Dans de plusieurs interviews de professionnels, l’exigence de la narration ressurgit régulièrement. En quoi selon vous, le web documentaire propose et peut proposer de nouvelles formes de narration ?
Je ne reviens pas sur le linéaire / délinéarisé.
La découverte par soi-même / l’identification à l’auteur (cf. Manipulations et le travail d’investigation).
La ludification des contenus documentaires (cf. Collapsus).
etc.
Pensez-vous qu’il est davantage compliqué de préserver l’intérêt et la curiosité d’une personne qui regarde un web documentaire ou d’une personne qui visionne un doc télévisé ?
Oui certainement. Parce que devant son écran, une souris à la main, on est à un clic de partir. On navigue constamment, on est sollicité par une multitude de contenus, publicité, etc. On peut avoir plusieurs onglets d’ouverts. Des logiciels. Ecoutez une web radio…
En ce qui concerne le web documentaire historique, n’existe il pas un danger majeur : perdre l’internaute en lui proposant une multitude de choix à partir de la home page ?
Ce cas de figure est celui d’un auteur qui n’aurait pas éditorialisé son propos.
Lorsque vous créez un web documentaire, comment envisagez-vous la réception, l’utilisation par l’internaute ? Quel place a t-il selon vous dans le processus de création ?
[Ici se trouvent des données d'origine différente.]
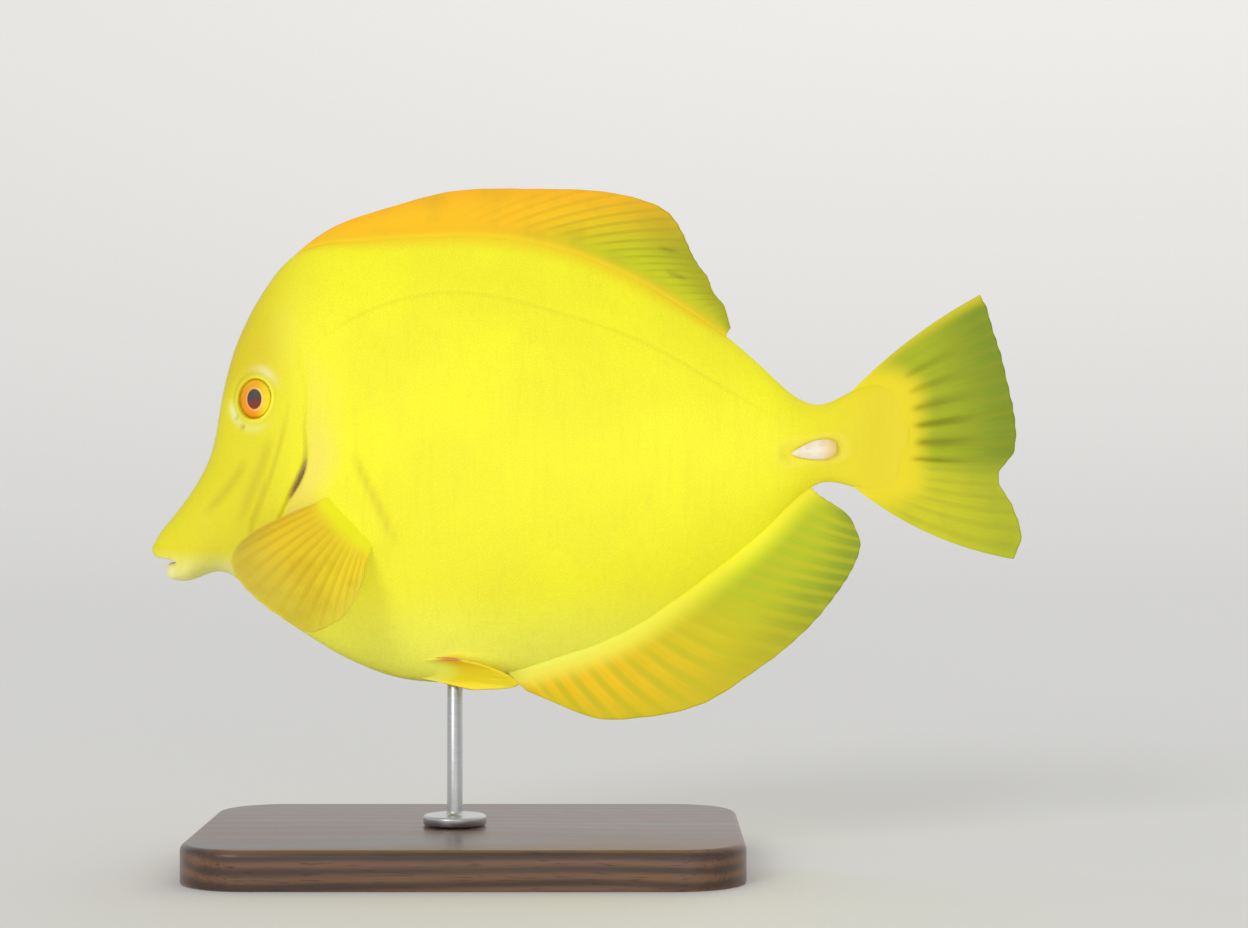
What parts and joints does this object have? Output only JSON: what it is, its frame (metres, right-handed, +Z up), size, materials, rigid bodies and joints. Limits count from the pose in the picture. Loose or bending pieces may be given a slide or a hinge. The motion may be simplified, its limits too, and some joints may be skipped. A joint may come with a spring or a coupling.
{
  "type": "yellow tang",
  "caption": "Life-size yellow tang swimming with half-open fins, a deep thin disc of a body with a drawn-out snout and white tail spines, held by a rod on a flat wooden base",
  "frame": {"origin": "centre of the underside of the whole object's box, on the floor below the middle of the fish's length", "axes": "+X along the body towards the tail, the head at -X; +Z up; the fish's left side faces -Y"},
  "size_m": [0.1799, 0.08, 0.1397],
  "materials": {
    "skin": "bright yellow skin with very fine scales under a thin wet sheen",
    "fin": "thin yellow fin skin between raised rays, orange at the front and olive at the rear edge",
    "eye": "clear glossy cornea over an orange and yellow iris with a dark pupil",
    "spine": "smooth white bony spine",
    "rod": "brushed steel rod with a turned flange",
    "base": "dark stained hardwood with a satin varnish"
  },
  "bodies": {
    "root": {"head": "skin", "lower_jaw": "skin", "gill_cover_left": "skin", "gill_cover_right": "skin", "torso": "skin", "tail": "skin", "dorsal_fin": "fin", "anal_fin": "fin", "caudal_fin": "fin", "pectoral_fin_left": "fin", "pectoral_fin_right": "fin", "pelvic_fin_left": "fin", "pelvic_fin_right": "fin", "eye_left": "eye", "eye_right": "eye", "tail_spine_left": "spine", "tail_spine_right": "spine", "stand_rod": "rod", "stand_base": "base"}
  },
  "joints": []
}
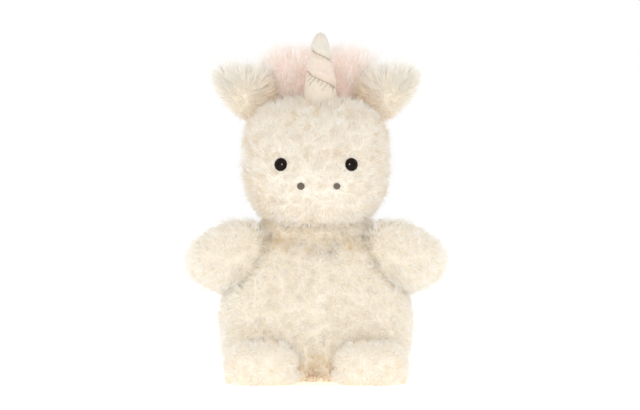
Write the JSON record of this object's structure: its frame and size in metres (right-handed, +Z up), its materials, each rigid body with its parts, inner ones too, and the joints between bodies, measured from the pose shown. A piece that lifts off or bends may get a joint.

L’internaute doit être central. On doit tout penser en se mettant à sa place pour anticiper ses choix, ses désirs, ses errances, ses erreurs de navigation (comment on peut le “remettre dans le droit chemin” ?). C’est fondamental.
Pour conclure cet entretien, comment définiriez-vous l’usage du web documentaire par l’internaute ? On écoute la radio, on regarde un documentaire télévisé, on lit un article. Mais que faisons-nous devant un web documentaire selon vous ?
On s’immerge dans une histoire / un propos via une expérience interactive.